Some strong limit theorems in averaging

Abstract: The paper deals with the fast-slow motions setups in the discrete time $X^\epsilon((n+1)\epsilon)=X^\epsilon(n\epsilon)+\epsilon B(X^\epsilon(n\epsilon),\xi(n))$, $n=0,1,...,[T/\epsilon]$ and the continuous time $\frac {dX^\epsilon(t)}{dt}=B(X^\epsilon(t),\xi(t/\epsilon)).\, t\in [0,T]$ where $B$ is a smooth vector function and $\xi$ is a sufficiently fast mixing stationary stochastic process.
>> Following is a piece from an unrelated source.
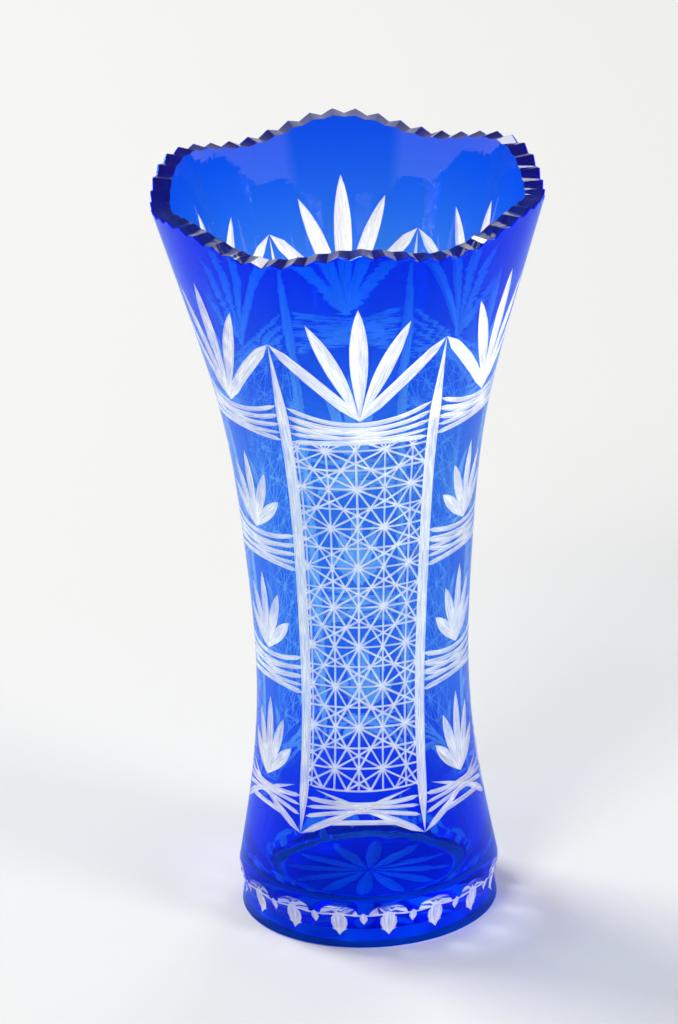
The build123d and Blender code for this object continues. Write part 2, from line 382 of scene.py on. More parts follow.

It is known since 1966 (Khasminskii) that if $\bar X$ is the averaged motion then $G^\epsilon=\epsilon^{-1/2}(X^\epsilon-\bar X)$ weakly converges to a Gaussian process $G$. We will show that for each $\epsilon$ the processes $\xi$ and $G$ can be redefined on a sufficiently rich probability space without changing their distributions so that $E\sup_{0\leq t\leq T}|G^\epsilon(t)-G(t)|^{2M} =O(\epsilon^{\delta})$, $\delta>0$ which gives also $O(\epsilon^{\delta/3})$ Prokhorov distance estimate between the distributions of $G^\epsilon$ and $G$. In the product case $B(x,\xi)=\Sigma(x)\xi$ we obtain almost sure convergence estimates of the form $\sup_{0\leq t\leq T}|G^\epsilon(t)-G(t)|=O(\epsilon^\delta)$ a.s., as well as the functional form of the law of iterated logarithm for $G^\epsilon$. We note that our mixing assumptions are adapted to fast motions generated by important classes of dynamical systems.